Large-scale development of infra-structure makes sense, so Moses presents an acceptable model.

Large-scale development of “fabric” makes less sense. Especially now that two mega-projects have stalled. The Hudson Yards and the Atlantic Yards were planned to be “mono-clones”, a condition which occurs when a single professional “team” is put to the task of designing the buildings for an entire district; perhaps some guest designers brought in to create variety and interest, with a “ringer” given the most important buildings to design.

But we know that the economies of scale will require all the windows and doors to match, the detailing will have a predictable range- block after block of well-intentioned monotony is the likely result. And of course, all the retail is controlled by the single developer and subject to their loan terms. Here comes another neighborhood of drugstores, branch banks and Starbucks.
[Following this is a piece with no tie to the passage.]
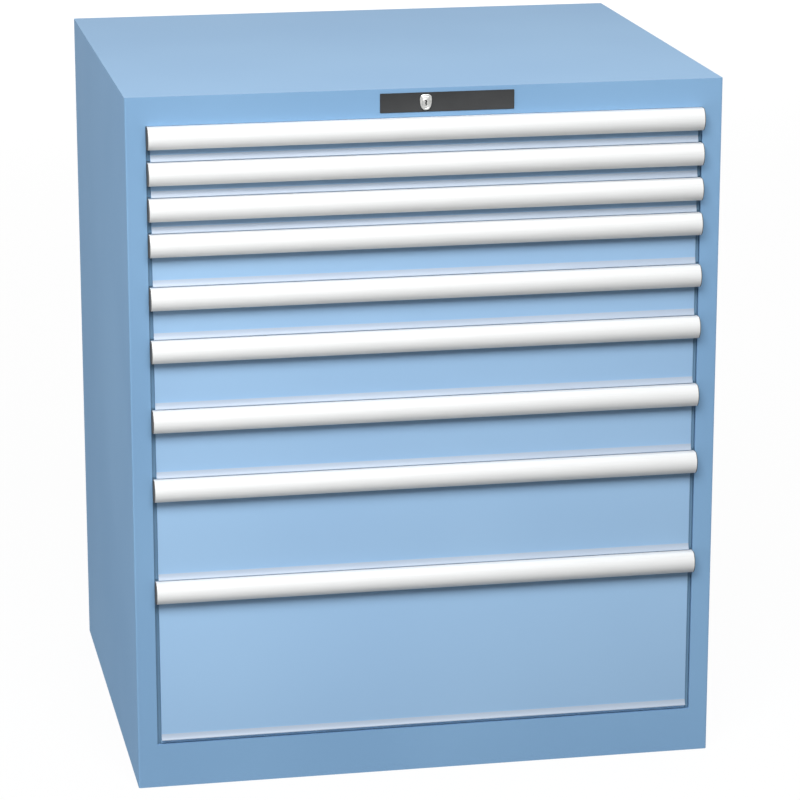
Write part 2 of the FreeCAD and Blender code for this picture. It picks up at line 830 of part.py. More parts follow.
# Lock body: the shield-shaped flange with its bored barrel, and the nut behind the rail
def lockBody():
    body = newBody("shield_body")
    face = "(-strip_sheet - shield_sheet)"
    left = "lock_offset - shield_width / 2"
    right = "lock_offset + shield_width / 2"
    shoulder = lockLevel + " + shield_shoulder"
    footLeft = "lock_offset - shield_foot_width / 2"
    footRight = "lock_offset + shield_foot_width / 2"
    foot = lockLevel + " - shield_foot"
    prism(body, "Y", face, "-strip_sheet", [
        (footLeft, foot, "shield_bulge"),
        (footRight, foot, "shield_height / 2 - shield_foot"),
        (right, shoulder, "shield_bulge"),
        (left, shoulder, "shield_height / 2 - shield_shoulder")], "shield_plate")
    barrel = frontPrism("lock_barrel", barrelSides, "barrel / 2",
                        face + " + shield_sheet / 2", "barrel_reach")
    bore = frontCylinder("lock_bore", "rotor / 2 + turn_gap",
                         "%s - %s" % (face, past), "barrel_reach + " + past)
    casting = cutFrom(joined([body, barrel], "lock_casting"), bore, "lock_bored")
    nut = frontPrism("lock_nut_prism", nutSides, "nut / 2", "wall", "3 * wall")
    threaded = frontPrism("lock_nut_hole", barrelSides, "barrel / 2", "0", "barrel_reach")
    placed(group([casting, cutFrom(nut, threaded, "lock_nut")], "lock_body_set"), "lock_body")


# Lock cylinder: the rotor with its keyhole, and behind the barrel a cam with an offset pin.
# The pin starts an eighth of a turn left of upright and ends an eighth right of it.
pinRadius = "(lock_throw / 2 / sin(45))"


def pinAt(name, across, up, near, far):
    pin = document.addObject("Part::Prism", name)
    pin.Polygon = pinSides
    pin.setExpression("Circumradius", bound("cam_pin / 2"))
    pin.setExpression("Height", bound("(%s) - (%s)" % (far, near)))
    pin.Placement = FreeCAD.Placement(vector(0, 0, 0), FreeCAD.Rotation(vector(1, 0, 0), -90))
    pin.setExpression("Placement.Base.x", bound(across))
    pin.setExpression("Placement.Base.y", bound(near))
    pin.setExpression("Placement.Base.z", bound(up))
    return pin


def lockCylinder():
    face = "(-strip_sheet - shield_sheet - turn_gap)"
    rotor = frontCylinder("rotor_round", "rotor / 2", face, "barrel_reach")
    key = document.addObject("Part::Box", "keyhole")
    key.setExpression("Length", bound("key_width"))
    key.setExpression("Width", bound("key_depth"))
    key.setExpression("Height", bound("key_height"))
    key.setExpression("Placement.Base.x", bound("lock_offset - key_width / 2"))
    key.setExpression("Placement.Base.y", bound("%s - %s" % (face, past)))
    key.setExpression("Placement.Base.z", bound(lockLevel + " - key_height / 2"))
    cam = frontPrism("cam_disc", camSides, "%s + cam_pin / 2 + cam_edge" % pinRadius,
                     "barrel_reach", "barrel_reach + cam_sheet")
    pin = pinAt("cam_pin_prism", "lock_offset - lock_throw / 2", lockLevel + " + lock_throw / 2",
                "barrel_reach + cam_sheet / 2", "link_start + link_sheet + pin_end")
    placed(group([cutFrom(rotor, key, "rotor_cut"), joined([cam, pin], "cam_with_pin")],
                 "lock_cylinder_set"), "lock_cylinder")


# Lock link: a flat bar that the cam pushes sideways, with a sloping slot that lifts the locking bar
barPinAcross = "(%s - bar_width + bar_pin_inset)" % barOuter
linkFoot = "(height - top_rail + wall + roller_gap)"
barPinLevel = "(%s + bar_pin_rise)" % linkFoot


def lockLink():
    body = newBody("lock_link_body")
    camSlot = "(lock_offset - lock_throw / 2)"
    slotHalf = "(cam_pin / 2 + hook_gap)"
    slotLow = "(%s + lock_throw / 2 - cam_pin / 2 - 2 * hook_gap)" % lockLevel
    slotTop = "(%s + %s + cam_pin / 2 + 2 * hook_gap)" % (lockLevel, pinRadius)
    slant = "(%s * sqrt(2))" % slotHalf
    end = "(%s + %s + link_edge)" % (barPinAcross, slotHalf)
    endTop = "(%s + lock_throw + %s + link_edge)" % (barPinLevel, slant)
    waist = linkFoot + " + link_height"
    tabTop = slotTop + " + link_edge"
    prism(body, "Y", "link_start", "link_start + link_sheet", [
        (camSlot + " - link_tab / 2", linkFoot),
        (end, linkFoot),
        (end, barPinLevel + " + link_tab / 2"),
        (end + " - lock_throw / 2", endTop),
        (end + " - lock_throw - link_tab / 2", endTop),
        (end + " - 2 * lock_throw - link_tab / 2", waist),
        (camSlot + " + lock_throw + link_tab / 2", waist),
        (camSlot + " + link_tab / 2", tabTop),
        (camSlot + " - link_tab / 2", tabTop)], "link_plate")
    near = "link_start - " + past
    far = "link_start + link_sheet + " + past
    prism(body, "Y", near, far, rectangle(
        "%s - %s" % (camSlot, slotHalf), "%s + %s" % (camSlot, slotHalf), slotLow, slotTop),
        "link_cam_slot", cut=True)
    prism(body, "Y", near, far, [
        (barPinAcross, "%s - %s" % (barPinLevel, slant)),
        ("%s + %s" % (barPinAcross, slant), barPinLevel),
        ("%s - lock_throw" % barPinAcross, "%s + lock_throw + %s" % (barPinLevel, slant)),
        ("%s - lock_throw - %s" % (barPinAcross, slant), barPinLevel + " + lock_throw")],
        "link_slant_slot", cut=True)
    placed(body, "lock_link")


# Locking bar: a flat bar behind the right stile, with a pin at the top and a hook for each drawer
def lockingBar():
    body = newBody("locking_bar_flat")
    low = "(%s + hook_gap)" % bottomRail
    prism(body, "Z", low, barPinLevel + " + cam_pin + link_edge", rectangle(
        barOuter + " - bar_width", barOuter, barStart, barStart + " + bar_sheet"), "bar_flat")
    pin = pinAt("bar_pin", barPinAcross, barPinLevel, "link_start - pin_end", barStart + " + bar_sheet / 2")
    placed(joined([body, pin], "bar_with_pin"), "locking_bar")

    hook = newBody("locking_hook")
    top = "(catch_foot - hook_gap)"
    inner = "(%s + hook_gap)" % carriageOuter
    root = "(%s - bar_width)" % barOuter
    prism(hook, "Y", barStart, barStart + " + bar_sheet", [
        (root, top + " - catch_height - hook_reach / 2"),
        (root, top),
        (inner, top),
        (inner, top + " - catch_height * 2 / 3")], "hook_plate")
    hooks = [lifted(hook, "hook_%d" % drawer, level(drawer)) for drawer in range(1, drawerCount + 1)]
    placed(group(hooks, "hook_set"), "locking_hooks")


sidePanel()
topCover()
bottomFrontRail()
basePan()
backPanel()
cornerGussets()
uprights()
cabinetRails()
for drawerNumber in range(1, drawerCount + 1):
    drawerBox(drawerNumber)
    drawerFront(drawerNumber)
drawerRails()
handles()
carriages()
lockStrip()
lockBody()
lockCylinder()
lockLink()
lockingBar()
document.recompute()

# Every object is checked before a file is written
for item in document.Objects:
    if "Invalid" in item.State or "Error" in item.State:
        raise ValueError(item.Name + " failed: " + str(item.State))
for item in subParts:
    if item.Shape.isNull() or not item.Shape.isValid():
        raise ValueError(item.Label + " has no valid shape")

os.makedirs("parts", exist_ok=True)
for item in subParts:
    item.Shape.exportStep("parts/%s.step" % item.Label)
    box = item.Shape.BoundBox
    print("%-22s solids %3d  X %8.1f %8.1f  Y %8.1f %8.1f  Z %8.1f %8.1f" % (
        item.Label, len(item.Shape.Solids), box.XMin, box.XMax, box.YMin, box.YMax, box.ZMin, box.ZMax))
print("sub-parts", len(subParts))
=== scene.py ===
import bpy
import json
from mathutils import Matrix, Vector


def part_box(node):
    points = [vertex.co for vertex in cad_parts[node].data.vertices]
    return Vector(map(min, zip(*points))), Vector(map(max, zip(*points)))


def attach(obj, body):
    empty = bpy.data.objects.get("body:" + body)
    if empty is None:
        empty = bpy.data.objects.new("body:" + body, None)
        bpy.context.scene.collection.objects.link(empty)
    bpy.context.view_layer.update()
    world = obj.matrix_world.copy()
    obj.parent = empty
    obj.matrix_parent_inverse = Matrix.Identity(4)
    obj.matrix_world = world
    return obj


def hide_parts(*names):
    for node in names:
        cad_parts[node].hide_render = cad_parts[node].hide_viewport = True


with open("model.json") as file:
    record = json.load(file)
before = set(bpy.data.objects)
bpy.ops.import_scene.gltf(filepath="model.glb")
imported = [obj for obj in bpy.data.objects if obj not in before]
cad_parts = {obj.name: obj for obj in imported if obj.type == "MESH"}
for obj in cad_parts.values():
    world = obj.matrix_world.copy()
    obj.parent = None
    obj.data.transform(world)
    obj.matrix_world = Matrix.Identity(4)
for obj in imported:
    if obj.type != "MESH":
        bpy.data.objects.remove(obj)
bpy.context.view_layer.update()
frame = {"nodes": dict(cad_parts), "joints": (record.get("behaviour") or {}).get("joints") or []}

import json
import math

import bmesh
import bpy
from mathutils import Matrix, Vector

nodes = frame["nodes"]
drawers = range(1, 10)
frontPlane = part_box("side_panel_right")[0].y      # the painted face of the housing
hair = 1e-5                                       # places this close count as one
weldGap = 1e-6                                    # points this close are merged
print("frame loaded:", len(nodes), "nodes")


# Tools for the making of pieces

def deselectAll():
    if bpy.context.mode != "OBJECT":
        bpy.ops.object.mode_set(mode="OBJECT")
    bpy.ops.object.select_all(action="DESELECT")


def makeActive(piece):
    deselectAll()
    piece.select_set(True)
    bpy.context.view_layer.objects.active = piece


def startPiece(name, kind, location, scale=(1, 1, 1), rotation=(0, 0, 0), **options):
    # A primitive at its size and place, with the object itself left at the origin
    deselectAll()
    addPrimitive = getattr(bpy.ops.mesh, "primitive_%s_add" % kind)
    addPrimitive(location=location, rotation=rotation, **options)
    piece = bpy.context.object
    piece.name = name
    piece.data.name = name
    piece.scale = scale
    bpy.ops.object.transform_apply(location=True, rotation=True, scale=True)
    return piece


def edit(piece):
    makeActive(piece)
    bpy.ops.object.mode_set(mode="EDIT")
    bpy.ops.mesh.select_all(action="DESELECT")


def leaveEdit():
    bpy.ops.object.mode_set(mode="OBJECT")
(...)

Contrast this approach with the 19th Century city- a prosperous city of commercial and rental property owned by individuals and small enterprises which developed individual buildings, not “projects”. This is where Jane Jacobs comes in. She understood that the physical scale of the city effects everything about how people perceive themselves and their environment. She was for small (not “super”) blocks, with maximum surface area. Imagine if the blocks north of 23rd street were half as long; what a better city we would have- 25% more retail frontage, on-street parking, etc. and of course, more light and air.

Opening-up the city to more stake-holders by keeping block sizes small in new developments and encouraging natural evolution by relaxing certain zoning use restrictions would go a long way towards ensuring the diverse economic base and coherent macro-economy the authors call for.